К. М. И все это, не поднимая головы?
М. Ф. Да, на меня даже не смотрит. В бумагах что-то там роет все время, видно, дело мое смотрит.
— Меня не было, я был в отпуске.
— А ваш заместитель не мог ответить?
Промолчал. Поднял глаза и смотрит на меня:
— Скажите, вы честный человек?
— Генерал-полковник, а какая сволочь на себя скажет, что он сволочь? — Он так это сделал подобие улыбки: — Ну вот что, я решил вас выпустить.
К. М. «Я»?
М. Ф. Да. «Я решил вас выпустить. К вам придут на квартиру портные, сапожники, вам сошьют обмундирование. Вам дадут денег. Вы будете зачислены опять в ряды Красной Армии. Но неделю никуда не выходите. Ни с кем, никому ничего не говорите. Мы сейчас пошлем на квартиру за вашей женой».
Я говорю — это зачем?
— А чего вы боитесь?
— Четыре часа ночи уже. Приедут туда, люди спят, а им скажут: «Пожалуйте на Лубянку». Вы же всех перепугаете там.
— А чего же бояться-то?
Я говорю:
— А кто к вам сюда по ночам по доброй воле приходит? Привозят только.
Так улыбнулся немножко.
— Ну хорошо, мы пошлем предупредить вашу семью.
Я говорю, что это другое дело.
Пока я собирался, пока выходил, сели в машину, поехали, а посланный, который предупредил семью, уже выходит из двери, уже на квартире был. Дома конечно, переполох, вы представляете себе?
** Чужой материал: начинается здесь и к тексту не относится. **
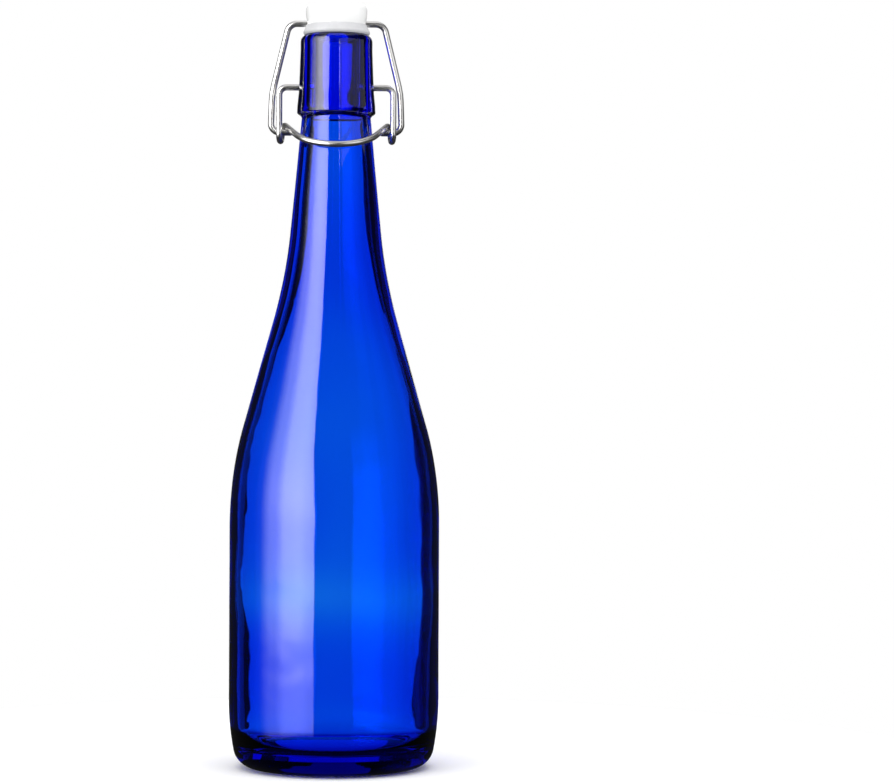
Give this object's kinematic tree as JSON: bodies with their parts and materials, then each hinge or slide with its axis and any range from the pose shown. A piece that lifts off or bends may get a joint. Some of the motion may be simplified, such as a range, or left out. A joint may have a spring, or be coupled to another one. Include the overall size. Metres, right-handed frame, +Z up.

К. М. Они что-нибудь знали или нет?
М. Ф. Нет.
К. М. Не знали, что вы в Москве?
М. Ф. Не знали.
К. М. Значит, только жена обращалась с запросом?
М. Ф. С запросом и пенсию уже получила.
К. М. А когда она начала пенсию получать?
М. Ф. Не помню сейчас.
К. М. Но не во время войны, позже?
М. Ф. Во время войны уже получала пенсию, но на работу ее сначала не принимали, потом приняли. Пайка генеральского ей не давали. Какая-то сволочь получала этот паек. Когда я потом стал выяснять, почему пайка не давали моей семье, так замяли этот вопрос. Потом приняли ее на работу. В КЭО она работала. Но за ней была слежка. Жуткая слежка. Она знала, что за ней следят. А один раз вызвали ее в военкомат. Она говорит, что сразу поняла, что там сидит не военком, а из СМЕРШа. Что вы знаете о своем муже, пятое-десятое. Она говорит: «Может быть, вы что-нибудь скажете о муже, я ничего не знаю».
Она знала, что за ней следят. Там, где она работала, была одна девушка, и она жене говорила: «Все время черти спрашивают, приходят, с кем она встречается, где она бывает, что делает? Я говорю, ходит изможденная, измученная, едва ноги таскает».